(Scripts that build objects)
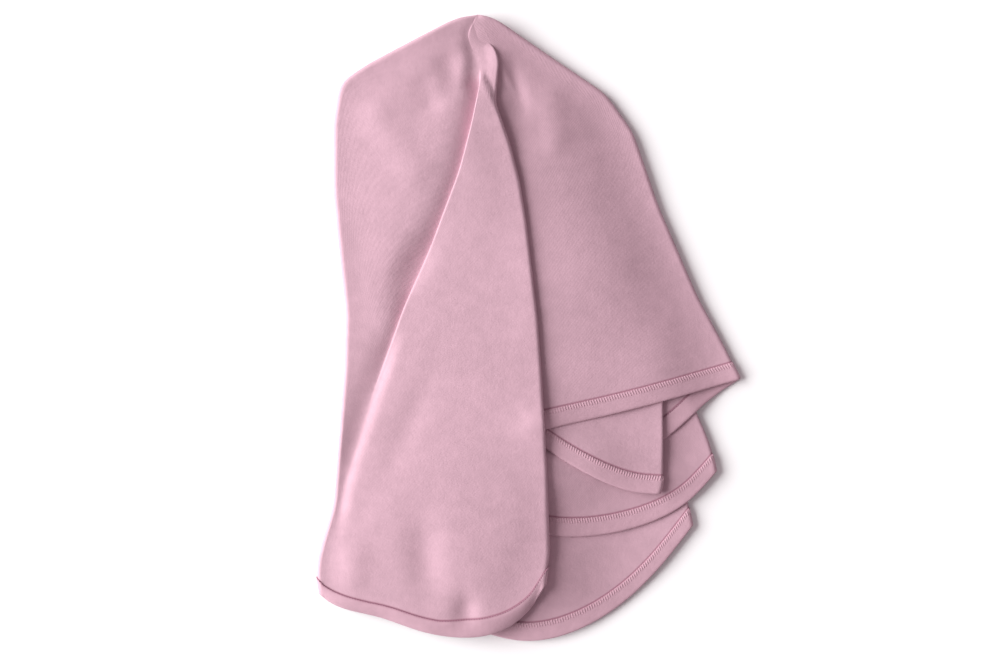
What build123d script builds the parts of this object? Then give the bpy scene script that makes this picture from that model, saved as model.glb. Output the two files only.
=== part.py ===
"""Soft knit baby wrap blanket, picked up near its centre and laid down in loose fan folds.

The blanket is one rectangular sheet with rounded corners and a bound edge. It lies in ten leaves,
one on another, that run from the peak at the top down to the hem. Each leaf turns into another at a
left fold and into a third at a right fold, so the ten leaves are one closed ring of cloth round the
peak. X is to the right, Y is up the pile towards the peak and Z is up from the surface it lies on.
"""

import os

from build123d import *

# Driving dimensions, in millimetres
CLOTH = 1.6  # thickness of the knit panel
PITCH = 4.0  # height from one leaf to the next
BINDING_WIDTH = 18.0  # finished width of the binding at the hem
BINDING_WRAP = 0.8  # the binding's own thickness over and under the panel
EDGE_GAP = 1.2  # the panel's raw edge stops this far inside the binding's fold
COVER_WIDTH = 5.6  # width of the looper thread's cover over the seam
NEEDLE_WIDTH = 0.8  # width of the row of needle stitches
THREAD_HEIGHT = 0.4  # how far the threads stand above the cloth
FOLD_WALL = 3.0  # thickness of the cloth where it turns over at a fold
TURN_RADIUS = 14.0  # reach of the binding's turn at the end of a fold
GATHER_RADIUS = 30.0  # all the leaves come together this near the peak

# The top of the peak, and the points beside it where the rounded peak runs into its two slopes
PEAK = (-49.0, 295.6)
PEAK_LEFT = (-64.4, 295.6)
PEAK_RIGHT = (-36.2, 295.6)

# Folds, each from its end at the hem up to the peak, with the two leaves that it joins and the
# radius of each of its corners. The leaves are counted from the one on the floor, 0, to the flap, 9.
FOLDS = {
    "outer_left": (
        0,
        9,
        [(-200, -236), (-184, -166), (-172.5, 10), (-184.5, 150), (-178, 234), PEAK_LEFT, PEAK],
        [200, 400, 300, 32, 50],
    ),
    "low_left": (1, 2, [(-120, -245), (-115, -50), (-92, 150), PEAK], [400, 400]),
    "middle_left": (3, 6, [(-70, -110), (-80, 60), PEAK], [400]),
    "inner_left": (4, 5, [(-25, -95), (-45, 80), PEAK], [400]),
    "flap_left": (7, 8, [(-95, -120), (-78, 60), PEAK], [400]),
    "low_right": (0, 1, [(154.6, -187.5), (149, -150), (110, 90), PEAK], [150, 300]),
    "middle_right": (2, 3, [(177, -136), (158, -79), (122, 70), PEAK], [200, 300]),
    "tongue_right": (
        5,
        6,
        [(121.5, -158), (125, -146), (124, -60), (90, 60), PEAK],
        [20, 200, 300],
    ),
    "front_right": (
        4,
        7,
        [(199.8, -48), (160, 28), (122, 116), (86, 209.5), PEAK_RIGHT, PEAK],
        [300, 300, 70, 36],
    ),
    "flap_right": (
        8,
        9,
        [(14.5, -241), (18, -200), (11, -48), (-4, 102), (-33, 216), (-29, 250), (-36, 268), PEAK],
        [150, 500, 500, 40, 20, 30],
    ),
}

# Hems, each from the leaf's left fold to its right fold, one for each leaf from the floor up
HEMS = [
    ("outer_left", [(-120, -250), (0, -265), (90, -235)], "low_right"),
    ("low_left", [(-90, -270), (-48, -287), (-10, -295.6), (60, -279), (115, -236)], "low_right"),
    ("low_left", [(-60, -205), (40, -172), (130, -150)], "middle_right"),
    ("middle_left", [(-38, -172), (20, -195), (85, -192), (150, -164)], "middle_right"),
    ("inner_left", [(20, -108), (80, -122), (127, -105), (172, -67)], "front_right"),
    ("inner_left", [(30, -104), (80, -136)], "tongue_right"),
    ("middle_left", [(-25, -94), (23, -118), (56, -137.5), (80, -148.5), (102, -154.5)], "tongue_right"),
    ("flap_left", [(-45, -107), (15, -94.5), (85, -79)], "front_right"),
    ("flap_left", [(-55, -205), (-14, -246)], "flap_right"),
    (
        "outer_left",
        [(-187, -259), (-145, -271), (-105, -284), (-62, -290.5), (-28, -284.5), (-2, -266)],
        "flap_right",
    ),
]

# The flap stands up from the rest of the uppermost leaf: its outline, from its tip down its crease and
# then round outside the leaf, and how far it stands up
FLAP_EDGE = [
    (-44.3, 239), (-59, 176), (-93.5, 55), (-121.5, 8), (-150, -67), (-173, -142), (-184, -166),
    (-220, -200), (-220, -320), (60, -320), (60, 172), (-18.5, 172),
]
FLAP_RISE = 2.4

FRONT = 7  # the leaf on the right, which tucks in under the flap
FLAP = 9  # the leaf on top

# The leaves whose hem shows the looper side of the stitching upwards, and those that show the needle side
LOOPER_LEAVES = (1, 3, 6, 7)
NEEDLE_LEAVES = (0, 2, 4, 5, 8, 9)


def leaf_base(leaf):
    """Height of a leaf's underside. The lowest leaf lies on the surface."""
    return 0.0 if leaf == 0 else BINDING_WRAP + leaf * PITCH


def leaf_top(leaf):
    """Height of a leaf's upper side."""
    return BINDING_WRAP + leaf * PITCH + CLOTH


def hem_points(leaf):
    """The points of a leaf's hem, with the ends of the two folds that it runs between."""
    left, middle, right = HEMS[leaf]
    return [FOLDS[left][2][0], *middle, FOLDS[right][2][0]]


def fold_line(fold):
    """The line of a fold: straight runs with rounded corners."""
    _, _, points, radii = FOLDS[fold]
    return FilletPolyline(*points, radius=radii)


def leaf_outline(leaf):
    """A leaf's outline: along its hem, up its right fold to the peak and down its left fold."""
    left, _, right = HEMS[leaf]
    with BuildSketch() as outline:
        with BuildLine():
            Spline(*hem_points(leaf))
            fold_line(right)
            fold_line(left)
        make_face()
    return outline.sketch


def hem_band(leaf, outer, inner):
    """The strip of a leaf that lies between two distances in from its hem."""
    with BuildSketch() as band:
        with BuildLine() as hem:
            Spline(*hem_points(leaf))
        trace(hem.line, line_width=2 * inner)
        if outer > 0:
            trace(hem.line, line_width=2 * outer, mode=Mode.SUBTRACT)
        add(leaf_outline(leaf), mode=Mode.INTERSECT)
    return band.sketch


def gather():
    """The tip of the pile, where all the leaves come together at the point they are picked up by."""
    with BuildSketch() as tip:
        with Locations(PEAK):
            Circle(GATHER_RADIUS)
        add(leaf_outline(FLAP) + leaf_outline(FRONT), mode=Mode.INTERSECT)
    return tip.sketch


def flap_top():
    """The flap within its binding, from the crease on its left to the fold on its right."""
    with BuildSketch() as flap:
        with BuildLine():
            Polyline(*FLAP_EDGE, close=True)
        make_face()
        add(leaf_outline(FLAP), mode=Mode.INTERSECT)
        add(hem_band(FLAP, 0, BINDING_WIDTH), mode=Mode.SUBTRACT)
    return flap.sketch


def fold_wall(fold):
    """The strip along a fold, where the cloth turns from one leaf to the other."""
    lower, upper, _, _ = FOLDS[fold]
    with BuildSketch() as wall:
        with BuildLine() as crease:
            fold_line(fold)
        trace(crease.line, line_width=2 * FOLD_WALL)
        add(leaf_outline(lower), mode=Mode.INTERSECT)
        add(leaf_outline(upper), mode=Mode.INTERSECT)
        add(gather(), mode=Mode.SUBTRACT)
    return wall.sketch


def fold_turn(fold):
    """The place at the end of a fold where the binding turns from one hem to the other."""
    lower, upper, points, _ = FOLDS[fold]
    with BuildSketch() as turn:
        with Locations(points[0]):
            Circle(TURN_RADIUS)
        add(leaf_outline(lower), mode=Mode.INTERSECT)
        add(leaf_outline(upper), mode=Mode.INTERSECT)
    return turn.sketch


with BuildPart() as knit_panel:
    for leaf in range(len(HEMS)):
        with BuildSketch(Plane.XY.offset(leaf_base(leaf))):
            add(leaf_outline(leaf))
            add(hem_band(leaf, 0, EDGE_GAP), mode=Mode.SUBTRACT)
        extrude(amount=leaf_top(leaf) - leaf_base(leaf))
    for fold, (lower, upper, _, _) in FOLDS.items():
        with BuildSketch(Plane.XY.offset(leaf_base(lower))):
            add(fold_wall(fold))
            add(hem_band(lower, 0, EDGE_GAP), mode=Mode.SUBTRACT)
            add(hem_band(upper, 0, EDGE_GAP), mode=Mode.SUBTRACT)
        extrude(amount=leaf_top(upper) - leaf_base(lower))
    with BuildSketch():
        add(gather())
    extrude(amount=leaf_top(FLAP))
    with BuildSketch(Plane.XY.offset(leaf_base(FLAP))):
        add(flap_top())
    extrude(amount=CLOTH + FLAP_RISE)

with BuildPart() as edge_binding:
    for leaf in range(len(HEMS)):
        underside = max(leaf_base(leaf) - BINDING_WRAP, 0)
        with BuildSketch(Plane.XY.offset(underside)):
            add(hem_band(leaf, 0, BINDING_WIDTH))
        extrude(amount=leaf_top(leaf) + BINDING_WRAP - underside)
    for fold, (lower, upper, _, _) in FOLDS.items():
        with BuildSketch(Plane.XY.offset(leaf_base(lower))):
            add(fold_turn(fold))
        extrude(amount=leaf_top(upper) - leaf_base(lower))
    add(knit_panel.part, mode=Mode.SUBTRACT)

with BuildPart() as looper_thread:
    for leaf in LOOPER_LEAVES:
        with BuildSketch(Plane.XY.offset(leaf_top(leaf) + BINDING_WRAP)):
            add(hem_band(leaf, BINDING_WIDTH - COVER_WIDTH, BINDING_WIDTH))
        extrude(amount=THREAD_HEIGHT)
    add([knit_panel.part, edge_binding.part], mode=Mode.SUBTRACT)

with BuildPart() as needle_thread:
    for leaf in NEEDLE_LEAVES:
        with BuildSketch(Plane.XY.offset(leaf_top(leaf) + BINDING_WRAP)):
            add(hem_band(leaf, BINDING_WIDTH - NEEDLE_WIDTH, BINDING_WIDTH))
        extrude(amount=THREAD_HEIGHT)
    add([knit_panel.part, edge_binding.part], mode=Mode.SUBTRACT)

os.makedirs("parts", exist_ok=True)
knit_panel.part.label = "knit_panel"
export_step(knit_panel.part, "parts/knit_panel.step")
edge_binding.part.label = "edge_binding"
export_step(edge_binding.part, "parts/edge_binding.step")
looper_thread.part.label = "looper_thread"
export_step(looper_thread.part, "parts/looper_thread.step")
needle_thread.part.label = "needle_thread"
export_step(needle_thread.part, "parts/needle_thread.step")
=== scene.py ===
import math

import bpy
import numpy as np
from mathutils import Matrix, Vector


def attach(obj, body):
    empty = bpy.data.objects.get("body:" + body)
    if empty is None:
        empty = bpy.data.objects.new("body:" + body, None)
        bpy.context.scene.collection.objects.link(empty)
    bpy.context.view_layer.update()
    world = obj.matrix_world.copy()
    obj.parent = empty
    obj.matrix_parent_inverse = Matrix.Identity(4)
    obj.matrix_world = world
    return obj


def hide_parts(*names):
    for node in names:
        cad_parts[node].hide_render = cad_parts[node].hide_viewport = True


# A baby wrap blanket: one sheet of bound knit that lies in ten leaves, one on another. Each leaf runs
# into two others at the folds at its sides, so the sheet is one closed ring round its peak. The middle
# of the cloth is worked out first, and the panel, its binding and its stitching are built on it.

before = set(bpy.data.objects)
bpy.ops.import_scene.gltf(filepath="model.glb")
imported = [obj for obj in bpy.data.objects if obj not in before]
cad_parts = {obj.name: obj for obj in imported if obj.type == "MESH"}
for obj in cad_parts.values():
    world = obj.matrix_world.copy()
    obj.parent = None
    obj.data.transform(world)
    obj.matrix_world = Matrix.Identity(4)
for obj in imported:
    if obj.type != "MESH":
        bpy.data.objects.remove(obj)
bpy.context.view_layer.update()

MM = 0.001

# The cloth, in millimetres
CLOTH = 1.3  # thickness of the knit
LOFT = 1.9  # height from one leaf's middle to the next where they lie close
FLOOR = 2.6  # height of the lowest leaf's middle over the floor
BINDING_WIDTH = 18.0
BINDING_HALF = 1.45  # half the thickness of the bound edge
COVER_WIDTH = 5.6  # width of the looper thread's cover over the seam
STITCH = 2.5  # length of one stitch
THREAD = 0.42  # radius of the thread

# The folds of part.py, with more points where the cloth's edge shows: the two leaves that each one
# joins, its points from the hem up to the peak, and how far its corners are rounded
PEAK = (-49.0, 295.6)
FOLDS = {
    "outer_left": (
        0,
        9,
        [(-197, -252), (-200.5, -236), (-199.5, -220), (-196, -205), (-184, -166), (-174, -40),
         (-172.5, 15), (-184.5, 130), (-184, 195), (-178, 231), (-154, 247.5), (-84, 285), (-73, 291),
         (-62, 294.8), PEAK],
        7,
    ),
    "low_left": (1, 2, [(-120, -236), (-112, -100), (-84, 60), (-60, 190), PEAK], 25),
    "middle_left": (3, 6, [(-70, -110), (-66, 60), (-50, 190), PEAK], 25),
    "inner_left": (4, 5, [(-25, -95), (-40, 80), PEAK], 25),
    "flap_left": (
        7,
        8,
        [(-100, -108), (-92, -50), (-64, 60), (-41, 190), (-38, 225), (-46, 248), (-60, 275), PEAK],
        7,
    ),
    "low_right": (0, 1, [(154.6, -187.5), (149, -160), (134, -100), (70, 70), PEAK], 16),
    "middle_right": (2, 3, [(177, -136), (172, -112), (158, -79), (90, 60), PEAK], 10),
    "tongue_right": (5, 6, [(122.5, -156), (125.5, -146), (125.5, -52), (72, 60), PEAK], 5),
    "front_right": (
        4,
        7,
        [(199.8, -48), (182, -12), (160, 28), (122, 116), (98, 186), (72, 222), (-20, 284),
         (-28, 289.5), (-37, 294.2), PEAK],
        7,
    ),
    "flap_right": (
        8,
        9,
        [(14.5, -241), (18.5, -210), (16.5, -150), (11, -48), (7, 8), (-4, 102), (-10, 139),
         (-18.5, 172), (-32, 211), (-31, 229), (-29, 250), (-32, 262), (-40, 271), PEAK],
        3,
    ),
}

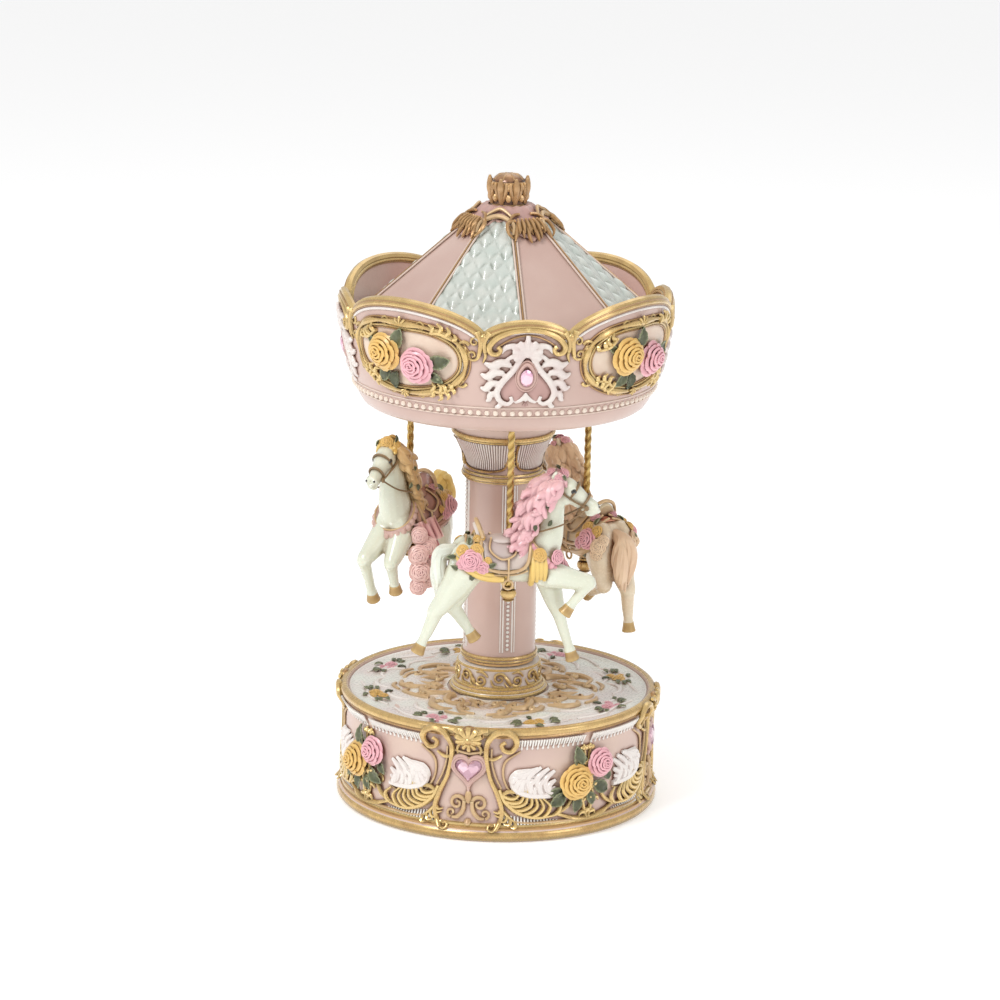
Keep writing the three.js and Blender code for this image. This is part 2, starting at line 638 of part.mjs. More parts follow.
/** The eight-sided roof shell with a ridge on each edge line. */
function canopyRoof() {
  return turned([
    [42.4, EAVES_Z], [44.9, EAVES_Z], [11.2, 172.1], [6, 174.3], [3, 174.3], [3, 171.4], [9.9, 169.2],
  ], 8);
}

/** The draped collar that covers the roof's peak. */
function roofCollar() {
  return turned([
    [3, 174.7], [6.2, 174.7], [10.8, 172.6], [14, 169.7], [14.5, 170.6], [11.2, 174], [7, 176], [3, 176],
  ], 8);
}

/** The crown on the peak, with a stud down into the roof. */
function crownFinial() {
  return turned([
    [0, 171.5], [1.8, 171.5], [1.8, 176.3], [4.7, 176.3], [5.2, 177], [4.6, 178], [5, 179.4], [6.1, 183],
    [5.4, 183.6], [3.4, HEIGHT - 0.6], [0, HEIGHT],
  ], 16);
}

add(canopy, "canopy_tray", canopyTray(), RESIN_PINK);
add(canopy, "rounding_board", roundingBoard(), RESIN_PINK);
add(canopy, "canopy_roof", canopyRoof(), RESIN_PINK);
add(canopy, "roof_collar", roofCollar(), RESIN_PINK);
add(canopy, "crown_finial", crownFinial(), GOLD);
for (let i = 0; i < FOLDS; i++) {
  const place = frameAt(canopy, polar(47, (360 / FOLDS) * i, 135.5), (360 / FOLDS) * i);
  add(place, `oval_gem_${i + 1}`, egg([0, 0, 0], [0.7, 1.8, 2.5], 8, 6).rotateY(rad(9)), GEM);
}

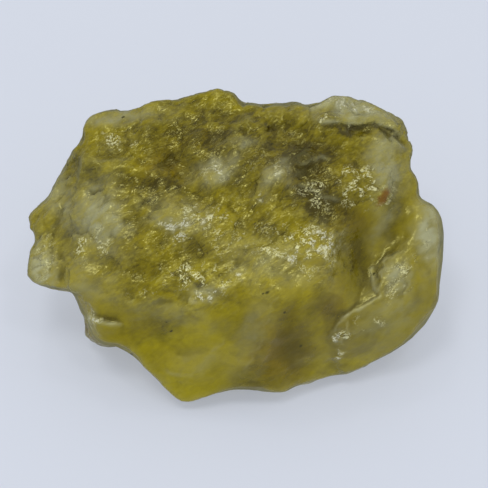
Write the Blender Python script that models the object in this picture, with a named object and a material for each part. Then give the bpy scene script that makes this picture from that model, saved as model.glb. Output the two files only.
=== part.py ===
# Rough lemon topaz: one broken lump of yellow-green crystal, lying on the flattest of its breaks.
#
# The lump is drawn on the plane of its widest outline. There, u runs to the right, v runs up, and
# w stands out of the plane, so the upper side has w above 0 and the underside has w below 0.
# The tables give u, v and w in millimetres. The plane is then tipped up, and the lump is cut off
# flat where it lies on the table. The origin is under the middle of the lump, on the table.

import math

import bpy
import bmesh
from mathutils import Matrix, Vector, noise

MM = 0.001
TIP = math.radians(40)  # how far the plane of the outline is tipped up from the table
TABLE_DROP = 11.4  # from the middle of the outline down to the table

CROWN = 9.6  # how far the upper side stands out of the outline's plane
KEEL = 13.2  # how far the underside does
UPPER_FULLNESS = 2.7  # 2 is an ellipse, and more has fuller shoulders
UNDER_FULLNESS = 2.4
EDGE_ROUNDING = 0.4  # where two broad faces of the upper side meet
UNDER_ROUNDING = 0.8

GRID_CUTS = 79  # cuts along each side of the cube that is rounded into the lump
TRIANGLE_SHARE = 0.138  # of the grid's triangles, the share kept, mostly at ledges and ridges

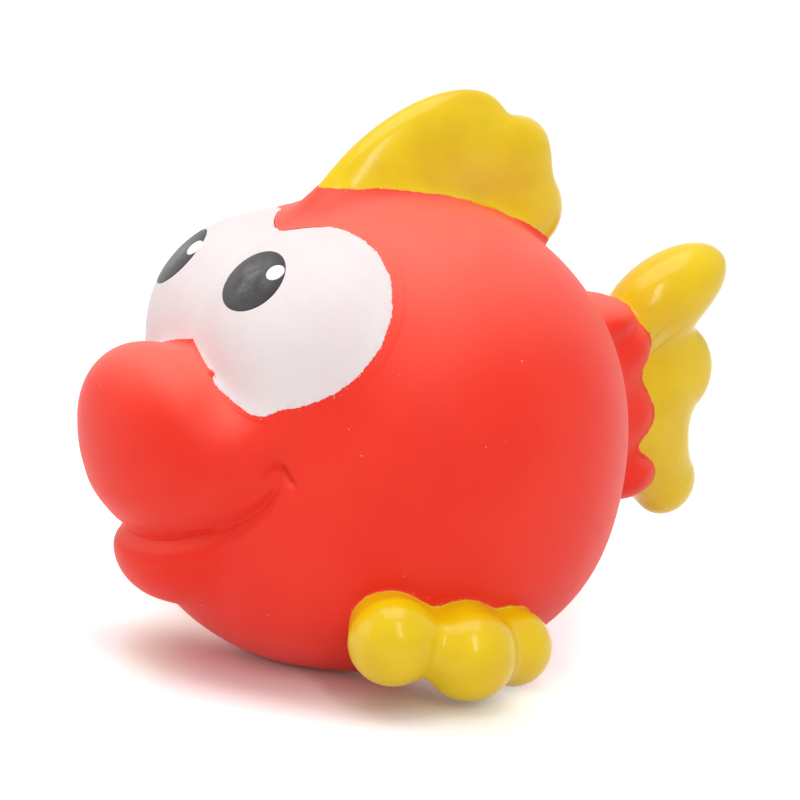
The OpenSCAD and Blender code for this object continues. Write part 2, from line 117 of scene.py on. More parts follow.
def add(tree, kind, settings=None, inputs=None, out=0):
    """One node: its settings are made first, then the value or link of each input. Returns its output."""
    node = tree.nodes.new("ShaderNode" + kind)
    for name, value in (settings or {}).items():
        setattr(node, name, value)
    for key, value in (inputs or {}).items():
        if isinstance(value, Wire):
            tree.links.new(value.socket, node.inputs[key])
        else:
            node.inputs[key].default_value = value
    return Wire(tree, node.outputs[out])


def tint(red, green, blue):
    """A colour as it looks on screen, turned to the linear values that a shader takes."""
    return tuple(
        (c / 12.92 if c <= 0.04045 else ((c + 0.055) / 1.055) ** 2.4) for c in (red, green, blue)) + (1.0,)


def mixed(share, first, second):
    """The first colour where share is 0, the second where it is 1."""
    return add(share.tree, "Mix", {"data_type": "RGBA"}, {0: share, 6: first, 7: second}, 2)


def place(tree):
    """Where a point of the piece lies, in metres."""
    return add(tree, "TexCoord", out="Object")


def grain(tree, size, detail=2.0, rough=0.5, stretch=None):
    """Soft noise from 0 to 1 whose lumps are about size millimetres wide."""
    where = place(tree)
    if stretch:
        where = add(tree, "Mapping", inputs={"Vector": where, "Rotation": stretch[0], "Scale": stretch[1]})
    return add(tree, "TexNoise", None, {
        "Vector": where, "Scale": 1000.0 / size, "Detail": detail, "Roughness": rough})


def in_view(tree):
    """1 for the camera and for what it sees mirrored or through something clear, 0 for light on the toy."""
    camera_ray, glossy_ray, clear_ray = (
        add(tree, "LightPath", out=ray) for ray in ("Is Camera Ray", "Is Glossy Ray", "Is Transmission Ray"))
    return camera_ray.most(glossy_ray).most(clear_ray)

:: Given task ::
Starting at the first line of the data above, please restate word for word every line up to and including the one that holds "loose fan folds.", and add nothing else.

:: Solution ::
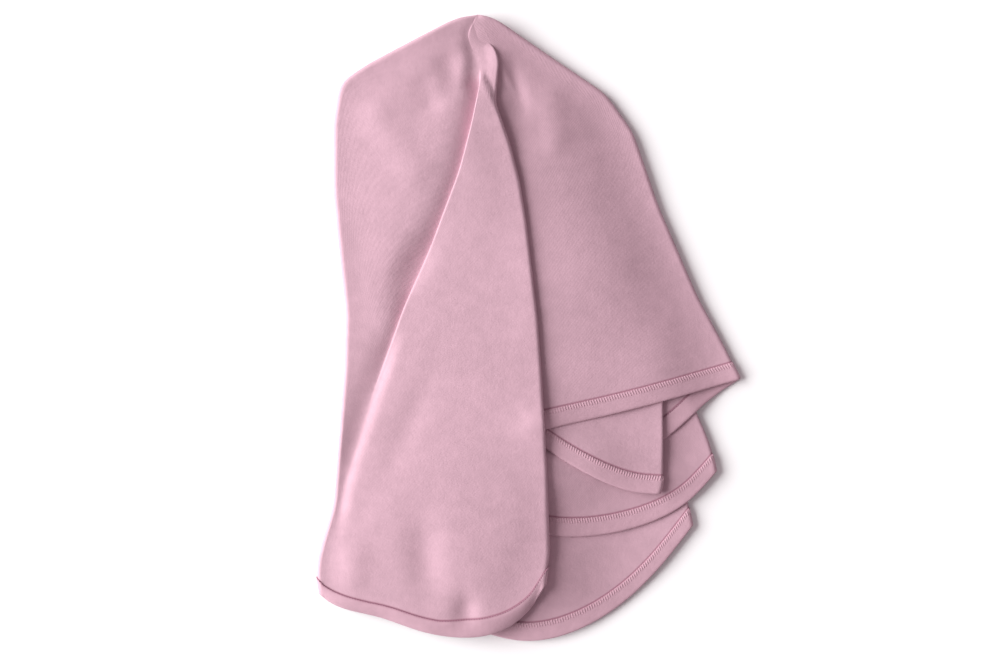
What build123d script builds the parts of this object? Then give the bpy scene script that makes this picture from that model, saved as model.glb. Output the two files only.
=== part.py ===
"""Soft knit baby wrap blanket, picked up near its centre and laid down in loose fan folds.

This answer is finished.